Racism was widespread across the English game and the nation as a whole, but Chelsea in particular had a poor reputation. For a club who, in 77 years of existence, had never had a black player in the first-team, Canoville’s arrival was momentous yet hard to accept for a loud section of Blues fans.

“The guv’nor [manager John Neal] calls me, tells me to warm up, and I thought, ‘Yeah that’s it, this is it. You’ve been waiting for this day,’” Canoville explained. “Then you hear all this racism gestured at me. I didn’t realise at first – I thought, ‘Wow, Crystal Palace fans are a bit dark’. But I turned around, and found it was from my own fans that were racially abusing me. That was difficult, really difficult to take.”
“To receive this racism shouted at you by your own fans, it just drained me. I was so excited – that excitement just dropped. I didn’t move. I didn’t want to do nothing, just wait for the referee to blow his whistle. With football, we always had banter in the changing room with the lads. This was the only time the changing room was quiet. My teammates had heard it, saw it, and couldn’t believe it.”
Any player wants to win over the fans upon signing, but when you are treated differently purely because of the colour of your skin, that becomes a challenge. “For me, it was so difficult. It was a thought period of, ‘What can I do to get them on my side? What do I have to do?’” Canoville said. “It was like I had to play twice as better than my teammates to try and get accepted by the fans.”
Battling against the racist bigots was an unfortunate part of Canoville’s Chelsea career, having to endure disgraceful abuse at every game. The mental scars of racism are painful to overcome, whatever the circumstance. But to be racially abused playing the so-called beautiful game, by fans who are supposedly supporting you, all because you are a different colour: that is the cruellest scar of them all.
Worst of all, the racism ran even deeper into the roots of the club.

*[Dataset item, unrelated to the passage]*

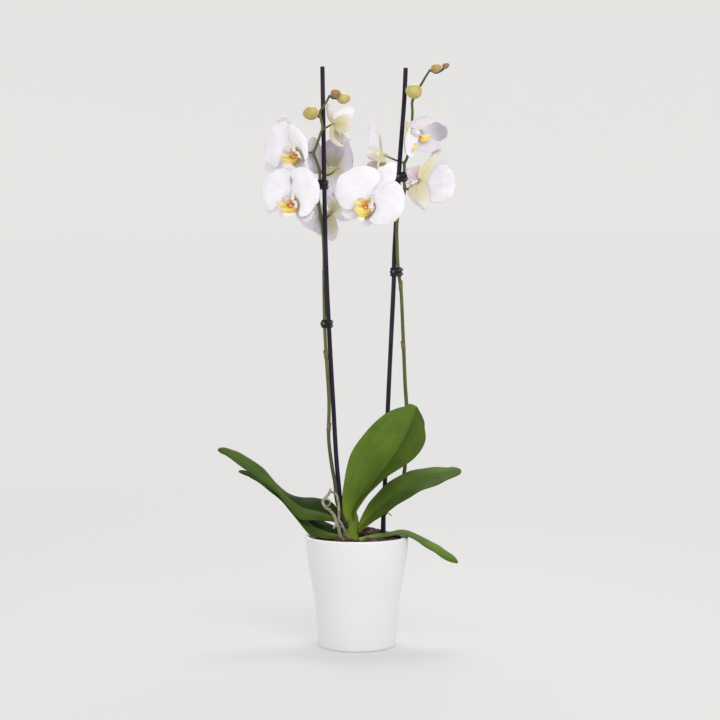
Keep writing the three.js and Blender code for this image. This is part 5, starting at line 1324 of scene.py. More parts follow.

“There was one situation where my chairman [Ken Bates] was in the changing room giving a black joke, and all the white boys laughed, but I didn’t,” Canoville recalled. “He asked, ‘Canners, didn’t you find that funny?’ and I said, ‘To be honest, I didn’t. And furthermore, I don’t want to hear any more black jokes when I’m in this room’. Maybe our relationship went downhill because I said that. But enough was enough.”
For all the abuse he had to suffer, Canoville did his talking on the pitch. A brave winger, he brought a breath of fresh air to Chelsea’s attack, helping them win promotion back to the top flight in 1984. He was bright and energetic going forward, but was more than happy to track back and defend – a valuable asset for any winger.
The Turning Point?
Canoville’s finest moment came on 30th January 1985, in a League Cup replay with Sheffield Wednesday. The game itself was just one reason for the day’s significance, as he met his father afterwards for the first time in 21 years. “I was so nervous. I wasn’t even thinking about the game, I was thinking about meeting him,” he admitted.
Starting as a substitute, Sheffield Wednesday were 3-0 up at half-time, looking set to cruise into the next round. But when Canoville came off the bench for the second half, he made an instant impact at Hillsborough.
Canoville kickstarted the revival by scoring inside 11 seconds, with the second and third goals quickly following. He completed the comeback with what seemed to be the winner, a dramatic 4-3 win for Chelsea. But Wednesday fought back with a late equaliser, ending in a 4-4 thriller in Yorkshire.
Even if the Blues did not head home with the win, it changed Canoville’s fortune at the club. “From that game, I was definitely accepted,” he explained. “The notorious Shed End were now shouting my name – if I’ve gone out at that time before, when they named the players, I got booed. To know my dad was there to see the performance, it couldn’t have come any better. That was the game that changed everything for me at Chelsea.”
Canoville eventually left Chelsea for Reading in 1986, having made 103 appearances in royal blue. But a cruciate ligament rupture all but ended his career, announcing his retirement from professional football the following year at the tender age of 25.

The Final Word
For Canoville, it was not just his quality as a player that earned him cult hero status at Chelsea. His bravery, strength and resilience to overcome racism is inspirational, having to fight harder than anyone else to be accepted. Many black players have gone on to play for the club, but without Canoville, they may never have got the chance.
From being racially abused to having his name sung on the terraces, the tale of King Canners is one to celebrate.